Researcher Margareta Andrén with a groundwater well in Iceland.
Credit: Gabrielle Stockmann
Two earthquakes occurred in Iceland along the Húsavík-Flatey fault, shown here, roughly 75 km from the groundwater monitoring well site.

Identifying environmental variables that can foretell earthquakes is one of the most sought-after goals of the earth sciences. It’s also contentious because some scientists think it can’t be done. New data from an Icelandic monitoring well showing significant changes in groundwater chemistry before two earthquakes may challenge that view. A research team led by Alasdair Skelton of Stockholm University found via inductively coupled plasma optical emission spectroscopy and cavity ring-down spectroscopy that levels of sodium, calcium, silicon, and deuterium increased in the groundwater of a 100-meter-deep artesian well weeks before magnitude 5.5 and 5.6 earthquakes in Iceland (Nat.

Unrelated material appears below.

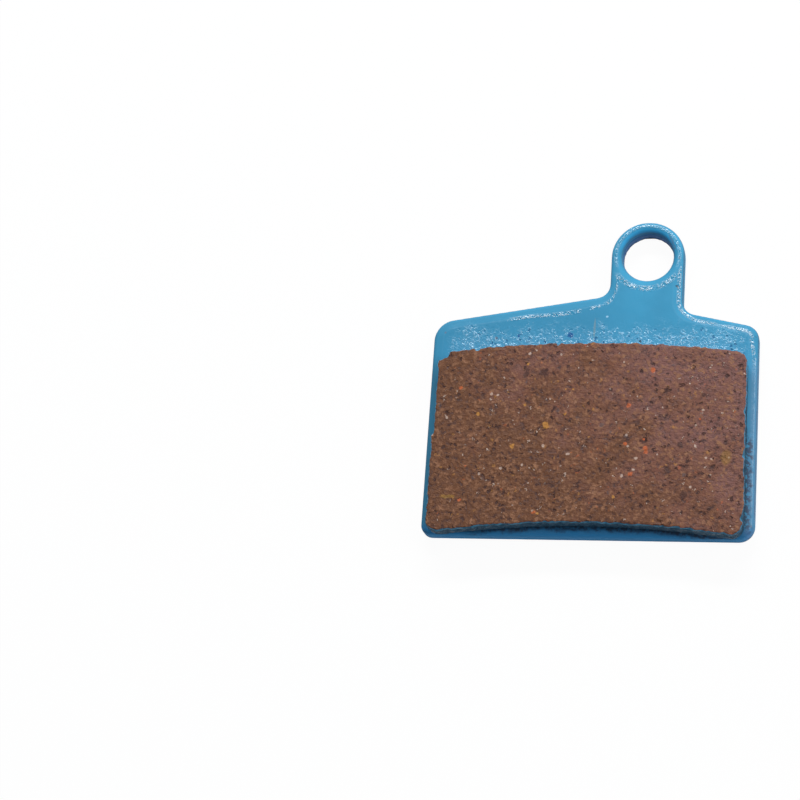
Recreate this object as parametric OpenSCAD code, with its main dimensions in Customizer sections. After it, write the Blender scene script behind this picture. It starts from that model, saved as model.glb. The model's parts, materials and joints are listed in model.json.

Geosci. 2014, DOI: 10.1038/ngeo2250). The researchers posit that stress before the quakes dilated Earth’s crust, exposing the groundwater to fresh mineral surfaces and new pathways to mix with previously isolated water reservoirs. Although other researchers say these compositional changes may indicate other quake-inducing geological processes, such as shifting magma flows, they agree with the team’s claim that groundwater chemistry is “a promising target for future earthquake prediction studies.”